Pengutipan Kasus Palsu Karya AI Terjadi Lagi, Hakim Manhattan Menolak Jatuhkan Sanksi
Terbaru

Pengutipan Kasus Palsu Karya AI Terjadi Lagi, Hakim Manhattan Menolak Jatuhkan Sanksi

Hakim Jesse M. Furman menerima penjelasan Michael D. Cohen bahwa dia tidak memahami cara kerja Google Bard dan tidak bermaksud menyesatkan pengacaranya. Ia juga tidak menganggap pengacara David M. Schwartz telah bertindak dengan iktikad buruk.

Oleh:
Ferinda K Fachri
Bacaan 2 Menit
Ilustrasi
Ilustrasi

Kutipan hukum hasil halusinasi Artificial Intelligence (AI) yang diajukan ke pengadilan oleh seorang pengacara AS terjadi lagi. Michael D. Cohen, secara keliru memberikan kutipan hukum palsu kepada pengacaranya David M. Schwartz. Membuat pengacara tersebut mengutip kasus-kasus palsu dalam berkasnya yang diajukan di Pengadilan Distrik Federal. Kutipan palsu tersebut, sebagaimana disebutkan The New York Times, dibuat oleh program kecerdasan buatan Google Bard.

Terlepas dari peristiwa yang memalukan tersebut, Hakim Manhattan memutuskan tidak menjatuhkan sanksi terhadap Michael D. Cohen, yang diketahui pernah menjadi pemecah masalah bagi mantan Presiden Donald J. Trump. Sebaliknya, Hakim Jesse M. Furman menerima penjelasan Cohen bahwa dia tidak memahami cara kerja Google Bard dan tidak bermaksud menyesatkan pengacaranya. Dengan demikian, Hakim juga tidak menganggap Schwartz telah bertindak dengan iktikad buruk.

“Memang benar, sangat tidak masuk akal baginya untuk memberikan kasus palsu kepada Schwartz untuk dimasukkan ke dalam mosi karena mengetahui bahwa kasus tersebut palsu,” ungkap Hakim Furman dalam persidangan seperti dikutip dari THE HILL, Rabu (20/3/2024).

Persoalan ini terjadi pada kasus penggelapan pajak serta pelanggaran dana kampanye yang dilakukan Cohen atas nama Donald Trump. Cohen kemudian dinyatakan bersalah pada tahun 2018 di mana dia kemudian menjalani hukuman penjara.

Dia kemudian mengajukan upaya untuk mengakhiri pembebasannya yang diawasi sebelum bulan November.
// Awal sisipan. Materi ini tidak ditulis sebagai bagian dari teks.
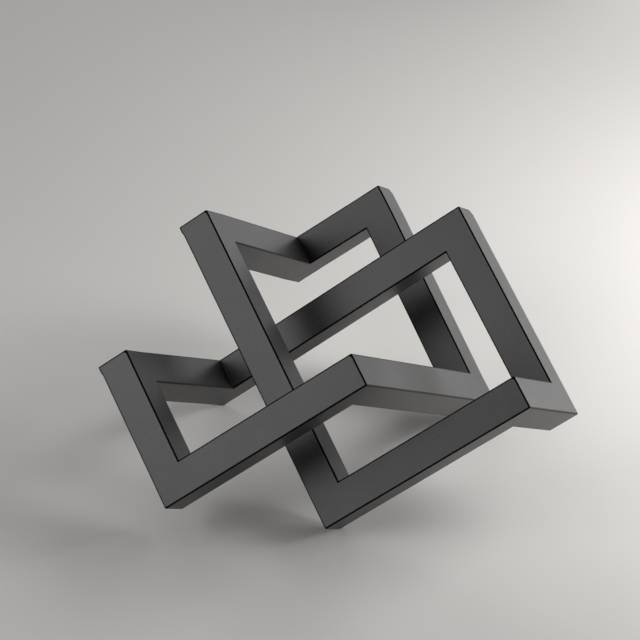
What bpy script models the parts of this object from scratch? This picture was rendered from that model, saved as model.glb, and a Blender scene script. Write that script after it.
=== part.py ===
"""Abstract metal sculpture: a closed trefoil knot of square steel tube.

Twelve straight tubes run square to one another, meet in mitred corners and close into a knot.
The knot is laid out square first, as on a welding jig, with x to the right, y to the back and
z up. It is then tipped onto three of its corners, which are ground flat where they stand.
"""

import bpy
import bmesh
from math import radians, sqrt
from mathutils import Matrix, Vector

# Tube and finish, in metres

TUBE_WIDTH = 0.020        # outside width of the square tube
EDGE_RADIUS = 0.0006      # rounding of the tube's edges and of the dressed seams
EDGE_STEPS = 2            # facets across a rounded edge
FOOT_GRIND = 0.0015       # depth ground off each corner that it stands on

# Spacing of the tubes' centre lines in the layout, from each level to the next, in metres

LEFT_SPACING = 0.0600
MIDDLE_SPACING = 0.0600
RIGHT_SPACING = 0.0600
FRONT_SPACING = 0.0525
CENTRE_SPACING = 0.0615
BACK_SPACING = 0.0660
LOWER_SPACING = 0.0450
WAIST_SPACING = 0.0730
UPPER_SPACING = 0.0620

# Powder coat

COAT_COLOUR = (0.060, 0.058, 0.056, 1.0)
COAT_ROUGHNESS = 0.6

# The corners in order, each as its level to the right, to the back and upwards

ROUTE = (
    (1, 1, 3), (1, 1, 0), (3, 1, 0), (3, 2, 0),
    (3, 2, 2), (0, 2, 2), (0, 0, 2), (0, 0, 1),
    (2, 0, 1), (2, 3, 1), (2, 3, 3), (1, 3, 3),
)

# The three corners that the knot stands on, by their place in the route. Each touches down
# with the left, back, bottom point of its mitre.

FRONT_FOOT = 1
LEFT_FOOT = 5
RIGHT_FOOT = 9
FOOT_SIDE = Vector((-1, 1, -1))

FLAT_ANGLE = radians(1)   # faces that meet at less than this are one plane
EDGE_ANGLE = radians(30)  # edges sharper than this are rounded


def clear_scene():
    for item in list(bpy.data.objects):
        bpy.data.objects.remove(item, do_unlink=True)


def new_collection(name):
    collection = bpy.data.collections.new(name)
    bpy.context.scene.collection.children.link(collection)
    return collection


def levels(first, second, third):
    """Four levels of centre lines, from the spacings between them."""
    return (0.0, first, first + second, first + second + third)


def corner_points():
    """The knot's corners on the tubes' centre lines, in the square layout."""
    across = levels(LEFT_SPACING, MIDDLE_SPACING, RIGHT_SPACING)
    depth = levels(FRONT_SPACING, CENTRE_SPACING, BACK_SPACING)
    height = levels(LOWER_SPACING, WAIST_SPACING, UPPER_SPACING)
    return [Vector((across[i], depth[j], height[k])) for i, j, k in ROUTE]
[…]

Dalam pengajuan tersebut, memuat 3 kasus yang tidak pernah ada dihasilkan AI. Pengacaranya, Schwartz, mengatakan berkas diajukan setelah kliennya mengaku meminta masukan dari pengacara lain, Danya Perry. Mengetahui reputasi Perry di dunia lawyering, dia kemudian tidak memeriksa keakuratannya.

“Mengingat kemungkinan bahwa Schwartz akan menemukan masalahnya sendiri dan tidak memasukkan kasus-kasus tersebut ke dalam mosi (sebagaimana seharusnya) atau, jika tidak, masalah tersebut akan diketahui oleh Pemerintah atau Pengadilan, yang berpotensi menimbulkan dampak buruk yang serius bagi Cohen sendiri,” kata Hakim Furman.

Seperti dilansir Reuters, Hakim Furman menyebut tindakan Schwartz tentunya merupakan kelalaian atau bahkan mungkin sangat lalai, meski dirinya tidak menemukan bukti adanya iktikad buruk untuk menjatuhkan sanksi. Namun hakim terkejut akan fakta Cohen menganggap Google Bard sebagai "mesin pencari yang sangat canggih" dan bukan "layanan teks generatif" seperti ChatGPT ketika publisitas seputar AI semakin meningkat.

Untuk diketahui, dalam laporan tahunan terbaru, Ketua Mahkamah Agung AS John Roberts pun menjadikan AI sebagai fokus utama. Dia meminta pengadilan untuk menentukan penggunaannya yang tepat dalam sistem hukum. Menurutnya, penggunaan AI membutuhkan kehati-hatian dan kerendahan hati, sedangkan mengutip kasus yang tidak nyata dalam dokumen pengadilan merupakan ide yang buruk.

Memang kasus mengenai pengacara yang melakukan sitasi terhadap kasus-kasus palsu hasil buatan AI beberapa waktu belakangan terus menggemparkan dunia hukum. Meski di satu sisi keberadaan AI dinilai menjadi kemajuan yang dapat memudahkan berbagai aspek kehidupan, nyatanya masih banyak tantangan yang harus dihadapi. Salah satunya, bagi kalangan profesional hukum ialah terjadinya pengutipan kasus palsu hasil ‘buatan’ AI dalam pengajuan berkas ke pengadilan.